Some Australian football players who lost friends in the attacks had the number 88 - the number of Australian victims - sewn into jerseys. Some relatives clutched photos of loved ones.

The service ended when prominent musician John Williamson sang "Waltzing Matilda", a much-loved Australian song written in the late 19th Century.

Other events will run during the day, finishing with a small Balinese ceremony at the bomb site at 11:08 p.m. (4:08 p.m. British time), the exact time that many holidays on the lush island paradise were brought to an end one year ago.

For many, the emotion of returning has been raw.

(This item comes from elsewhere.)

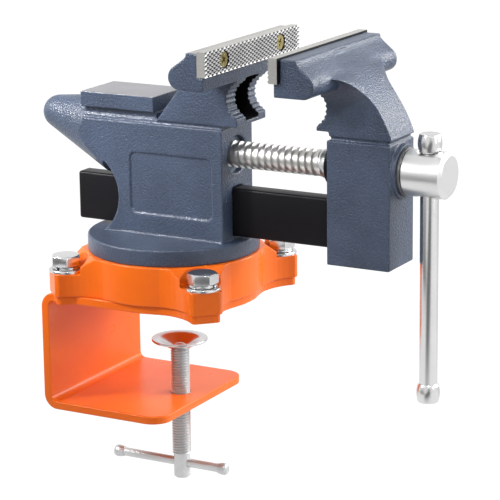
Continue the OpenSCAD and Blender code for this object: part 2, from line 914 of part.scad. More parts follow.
// Lead screw: thread, plain journal and the head with its cross hole
module lead_screw() {
    journal_x = x_block - axial_gap - inner_washer_t - seal_t - collar_l;
    head_x = x_boss + thrust_t + axial_gap;
    cross_x = head_x + screw_head_l / 2;
    color(steel)
        difference() {
            union() {
                along_x(x_thread, z_screw)
                    threaded(screw_d, screw_thread_h, screw_pitch, journal_x - x_thread, 0.42, 0.34);
                along_x(journal_x, z_screw)
                    cylinder(d = journal_d, h = head_x - journal_x);
                along_x(head_x, z_screw)
                    turned(screw_head_d / 2, screw_head_l, head_chamfer);
            }
            translate([cross_x, 0, z_screw - screw_head_d])
                cylinder(d = handle_d + 2 * run_fit, h = 2 * screw_head_d);
            for (up = [0, 1])
                translate([cross_x, 0, z_screw])
                    mirror([0, 0, up])
                        translate([0, 0, screw_head_d / 2 - spot_d])
                            cylinder(r = spot_r, h = screw_head_d);
        }
}

module screw_collar() {
    color(steel)
        along_x(x_block - axial_gap - inner_washer_t - seal_t - collar_l, z_screw)
            difference() {
                cylinder(r1 = collar_neck_r, r2 = collar_r, h = collar_l);
                translate([0, 0, -over])
                    cylinder(d = journal_d, h = collar_l + 2 * over);
            }
}

module retaining_ring() {
    color(black_bar)
        along_x(x_block - axial_gap - inner_washer_t - seal_t, z_screw)
            ring(ring_seal_d / 2, journal_d / 2, seal_t);
}

module inner_washer() {
    color(zinc)
        along_x(x_block - axial_gap - inner_washer_t, z_screw)
            ring(inner_washer_r, journal_d / 2, inner_washer_t);
}

module thrust_washer() {
    color(zinc)
        along_x(x_boss + axial_gap, z_screw)
            ring(thrust_r, journal_d / 2, thrust_t);
}

// Handle: it hangs on its upper knob, which rests on the head's spot face
handle_x = x_boss + thrust_t + axial_gap + screw_head_l / 2;
handle_top = z_screw + screw_head_d / 2 - spot_d + axial_gap + knob_l;

module handle_rod() {
    inner = knob_l - knob_socket_l;
    color(steel)
        translate([handle_x, 0, handle_top - handle_l + inner])
            cylinder(d = handle_d, h = handle_l - 2 * inner);
}

module handle_knob() {
    socket_z = knob_l - knob_socket_l;
    color(steel)
        difference() {
            rotate_extrude()
                polygon([
                    [0, 0], [knob_end_r - edge, 0], [knob_end_r, edge], [knob_d / 2, knob_l * 0.4],
                    [knob_d / 2, knob_l * 0.6], [knob_end_r + edge / 2, knob_l - edge],
                    [knob_end_r, knob_l], [0, knob_l]
                ]);
            translate([0, 0, socket_z])
                cylinder(d = handle_d, h = knob_socket_l + over);
        }
}

module handle_knob_upper() {
    translate([handle_x, 0, handle_top])
        mirror([0, 0, 1])
            handle_knob();
}

module handle_knob_lower() {
    translate([handle_x, 0, handle_top - handle_l])
        handle_knob();
}

// Pad: a pressed dish that opens upwards, loose on the clamp screw's neck
pad_floor_z = -pad_down - pad_rim_rise - pad_dish_h;

module clamp_pad() {
    r = pad_d / 2;
    rim_r = r - pad_rim_w;
    floor_z = pad_floor_z;
    wall_z = floor_z + pad_dish_h;
    color(zinc)
        translate([clamp_x, 0, 0])
            rotate_extrude()
                polygon([
                    [clamp_neck_r + run_fit, floor_z - pad_sheet], [pad_floor_r, floor_z - pad_sheet],
                    [rim_r + pad_sheet / 2, wall_z - pad_sheet], [r, -pad_down - pad_sheet],
                    [r, -pad_down], [rim_r, wall_z], [pad_floor_r - pad_sheet / 2, floor_z],
                    [clamp_neck_r + run_fit, floor_z]
                ]);
}

module clamp_screw() {
    shoulder_z = pad_floor_z - pad_sheet - axial_gap;
    thread_z = clamp_head_up - tbar_down;
    color(steel)
        translate([clamp_x, 0, 0])
            difference() {
                union() {
                    translate([0, 0, thread_z])
                        threaded(clamp_d, clamp_thread_h, clamp_pitch, shoulder_z - thread_z, 0.12, 0.12);
                    translate([0, 0, shoulder_z])
                        cylinder(r = clamp_neck_r, h = pad_floor_z + axial_gap - shoulder_z);
                    translate([0, 0, thread_z])
                        mirror([0, 0, 1])
                            turned(clamp_head_r, clamp_head_up + clamp_head_down, edge);
                }
                along_x(-2 * clamp_head_r, -tbar_down)
                    cylinder(d = tbar_d + 2 * tbar_fit, h = 4 * clamp_head_r);
                translate([0, 0, pad_floor_z + axial_gap - rivet_shank_l])
                    cylinder(r = rivet_shank_r, h = rivet_shank_l + over);
            }
}

module clamp_pad_rivet() {
    seat = pad_floor_z + axial_gap;
    color(steel)
        translate([clamp_x, 0, seat]) {
            turned(rivet_r, rivet_h, edge);
            translate([0, 0, -rivet_shank_l])
                cylinder(r = rivet_shank_r, h = rivet_shank_l + edge);
        }
}

// Cross bar of the clamp screw, which slides in its hole between two knobs
module clamp_tbar_rod() {
    socket = tbar_knob_l / 2;
    color(steel)
        along_x(clamp_x - tbar_off + socket - tbar_l / 2, -tbar_down)
            cylinder(d = tbar_d, h = tbar_l - 2 * socket);
}

module clamp_tbar_knob(side) {
    r = tbar_knob_r;
    h = tbar_knob_l;
    color(steel)
        translate([clamp_x - tbar_off + side * tbar_l / 2, 0, -tbar_down])
            rotate([0, -90 * side, 0])
                difference() {
                    rotate_extrude()
                        polygon([
                            [0, 0], [r * 0.6, 0], [r * 0.9, h * 0.14], [r, h * 0.35], [r, h * 0.6],
                            [r * 0.78, h], [0, h]
                        ]);
                    translate([0, 0, h / 2])
                        cylinder(d = tbar_d, h = h);
                }
}

swivel_base();
clamp_bracket();
for (i = [0:3]) {
    base_bolt(i);
    base_spring_washer(i);
    base_flat_washer(i);
}
fixed_jaw_body();
fixed_jaw_plate();
moving_jaw_casting();
moving_jaw_plate();
for (i = [0, 1]) {
    side = 2 * i - 1;
    plate_screw(x_face - jaw_plate_t, 1, side);
    plate_screw(x_moving_face + jaw_plate_t, -1, side);
    slide_bar_pin(i);
    clamp_tbar_knob(side);
}
lead_nut();
lead_nut_screw();
swivel_bolt();
swivel_washer();
slide_bar();
lead_screw();
screw_collar();
retaining_ring();
inner_washer();
thrust_washer();
handle_rod();
handle_knob_upper();
handle_knob_lower();
clamp_pad();
clamp_screw();
clamp_pad_rivet();
clamp_tbar_rod();
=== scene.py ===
"""Bench vise with an anvil, pipe jaws, a swivel base and an edge clamp, dressed over its CAD frame."""

import logging
import math
from collections.abc import Callable
from dataclasses import dataclass, field
from enum import Enum

import bpy
from mathutils import Matrix, Vector


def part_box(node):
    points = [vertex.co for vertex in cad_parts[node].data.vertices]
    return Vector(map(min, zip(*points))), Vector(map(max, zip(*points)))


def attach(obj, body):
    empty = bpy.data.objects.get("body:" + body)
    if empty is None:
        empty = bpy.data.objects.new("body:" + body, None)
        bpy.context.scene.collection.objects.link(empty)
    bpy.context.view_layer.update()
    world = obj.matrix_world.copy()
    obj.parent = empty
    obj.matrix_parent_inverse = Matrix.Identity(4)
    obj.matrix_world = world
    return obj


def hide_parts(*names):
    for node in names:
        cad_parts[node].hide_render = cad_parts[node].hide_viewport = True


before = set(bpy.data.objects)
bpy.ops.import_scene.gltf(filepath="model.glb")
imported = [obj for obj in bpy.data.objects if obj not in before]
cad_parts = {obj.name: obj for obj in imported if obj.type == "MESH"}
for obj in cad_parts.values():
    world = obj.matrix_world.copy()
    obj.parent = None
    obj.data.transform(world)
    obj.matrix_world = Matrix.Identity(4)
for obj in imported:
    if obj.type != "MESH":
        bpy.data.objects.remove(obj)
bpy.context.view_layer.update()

MM = 0.001
MERGE = 0.002 * MM
FULL_TURN = 2 * math.pi
QUARTER_TURN = math.pi / 2
CRISP = 38.0
CRISP_KNOB = 34.0
CRISP_THREAD = 32.0
RELIEF_SPAN = (0.25, 0.95)
CLOUD_SPAN = (0.3, 0.7)
PEBBLE_SPAN = (0.45, 1.25)
# Outer edges within this pointiness span are lightened, for wear and as a painted highlight.
WORN_AND_HIGHLIT_SPAN = (0.53, 0.60)
# Inner corners within this pointiness span are darkened as painted shade.
CREASE_SHADE_SPAN = (0.46, 0.36)
CREASE_SHADE_DEPTH = 0.4
ORIGIN = Vector()
Point = tuple[float, float]
Place = tuple[float, float, float]
Colour = tuple[float, float, float]
Piece = bpy.types.Object
Tree = bpy.types.NodeTree
Socket = bpy.types.NodeSocket
log = logging.getLogger("vise")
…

"I will never find closure because these criminals killed a lot of people, hurt my body and my family," said Perth roofing contractor Peter Hughes, arm coverings on to protect burn scars.

Many victims have been drawn to the site where the Sari Club was once a beacon to good times but is now a shrine, only to start sobbing, or to paste photos of dead loved ones on a board that stretches the length of the empty lot.

Dozens of wreathes have been laid. Across the road, the names of the 202 dead have been recorded on a memorial.

Indonesia is not making October 12 a day of remembrance, saying such events have been held. President Megawati Sukarnoputri did not come for the ceremonies.

Indonesia lost 38 people, most of them Balinese, while 23 Britons, nine Swedes and seven Americans died. The blasts also shattered the tourist industry in one of Asia's travel gems.